With-profits funds held with life companies, for example, might have transfer penalties and extra charges known as market value adjusters (MVAs) to make up for weak stock markets. Advisers say it is not uncommon to see these funds impose transfer penalties of as much as 10-20 per cent of the value.
2. Request a transfer value
The best way to see the full effects of exit charges is to request a transfer value from your existing provider. This will give an up-to-date valuation of the funds held within the scheme and will break down any transfer fees and other penalties to be deducted. You should also check whether you are giving up any other benefits, such as a guaranteed annuity option, which some older-style pensions offer.
The transfer value could fluctuate before you move the pension, depending on what happens with the markets but it will give a good idea of the amount you will have to switch into a new scheme.
3. Decide on a new scheme
You will need to have an idea from an early stage of the type of pension you wish to set up or transfer to, and which underlying funds you want to invest in.
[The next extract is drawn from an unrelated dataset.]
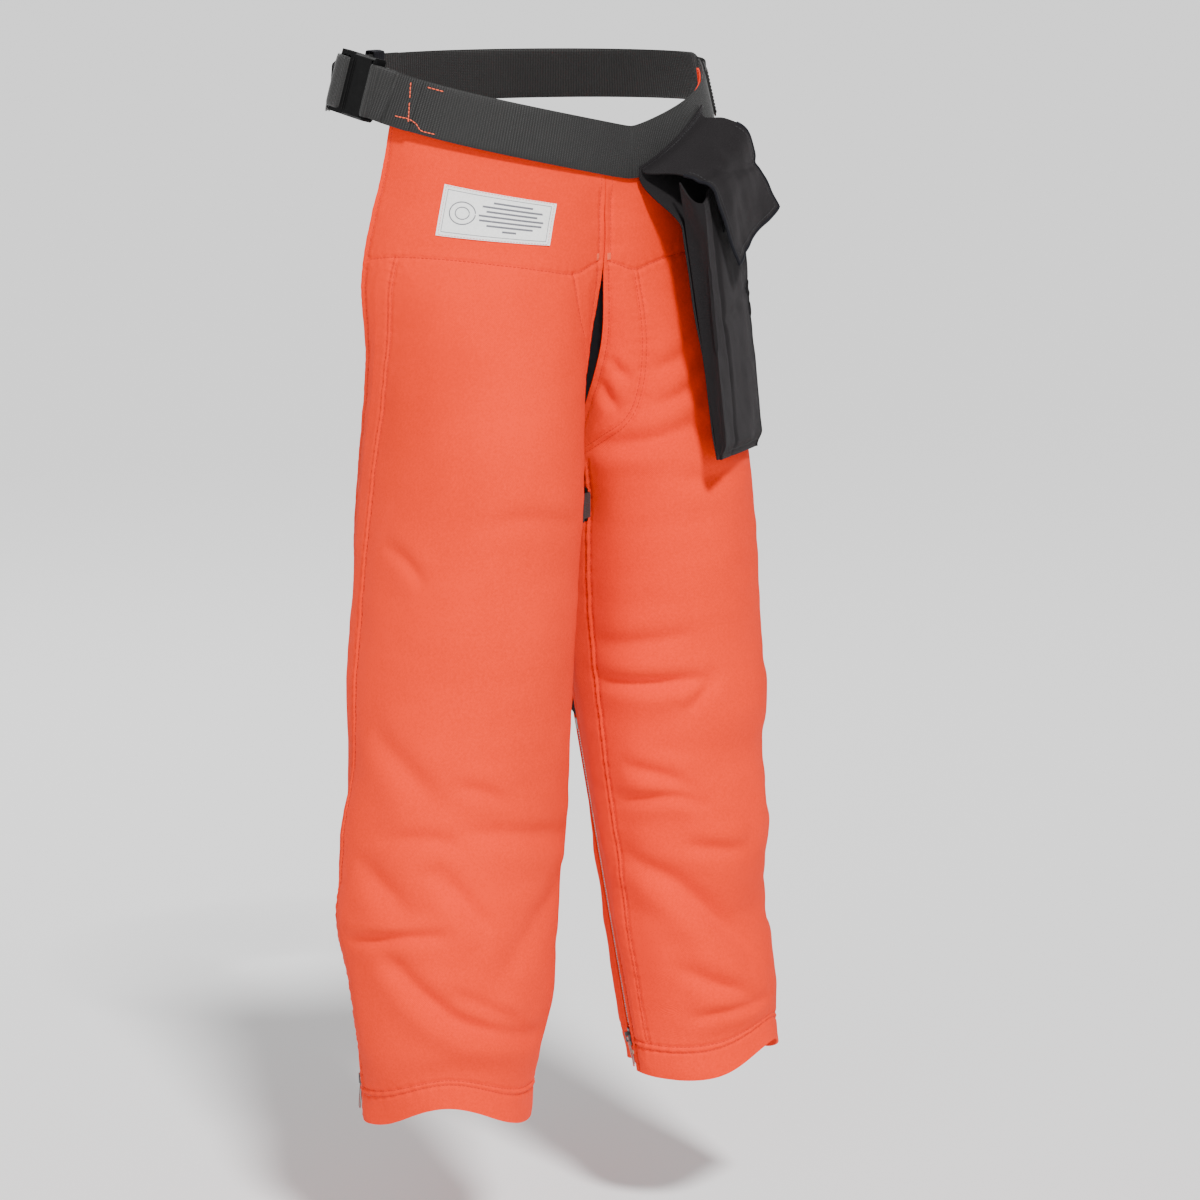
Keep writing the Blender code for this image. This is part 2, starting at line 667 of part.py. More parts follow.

Think about the kind of investment choice you want and how you can achieve this in the most efficient way.
Stakeholder pensions cap annual fees at 1-1.5 per cent but tend to have a limited investment choice. Basic low-cost self-invested personal pensions (Sipps) – provided by companies such as Hargreaves Lansdown, Sippdeal, part of AJ Bell, and Standard Life – may cost less. These are usually free to set up and do not have annual charges. They offer a range of underlying funds and the annual cost depends on which you choose. Hargreaves Lansdown says someone investing in an HSBC tracker fund within its low-cost Sipp would pay just 0.27 per cent in charges per year. Other funds and more sophisticated investments will have higher charges.
4. Calculate if it is worth moving
Once you have the transfer value from your existing provider and an idea of where you want to switch to, you can assess whether the move makes sense. If you have long enough before you retire, it could still be worth switching to a lower-cost pension even if you will have to pay large penalties to do so.
Ask your provider for a projection of benefits at retirement if you were to remain in the same funds. The new provider should be able to provide a comparison based on your new funds.
“Investors need to look at what their new pension scheme is likely to deliver in terms of performance,” says Billy Mackay, marketing director at AJ Bell. “If they are paying large penalties, they have to be expecting their new funds to significantly outperform to make up for the charges.”
5. Apply for your new pension
Once you have decided which pension to open, the process should be straightforward. Some low-cost Sipp providers require you to go through an adviser, but others, including Hargreaves and Sippdeal, let you apply online.
You will have to complete an application form, which will include details of any funds you want to transfer. The new company will contact your old provider to request the transfer. Your existing company will issue discharge forms that you will have to sign.
6. Make the switch
Once your existing company has confirmation that you wish to transfer elsewhere, it should release the funds. Advisers say this process can be done in just a week or can drag on for months, depending on the provider. If you are moving from a closed life company, it could take longer and advisers suggest you keep chasing the company to move your money.
You have very little control over the precise day when the switch will take place so, if you are concerned about market timing, you could ask for your funds to be moved into cash in advance.
7. Reinvest your funds
Your funds will be deposited into your new scheme in cash and you will then have to move them into your chosen investments. You can do this in one go or invest over a period of time to smooth out market swings.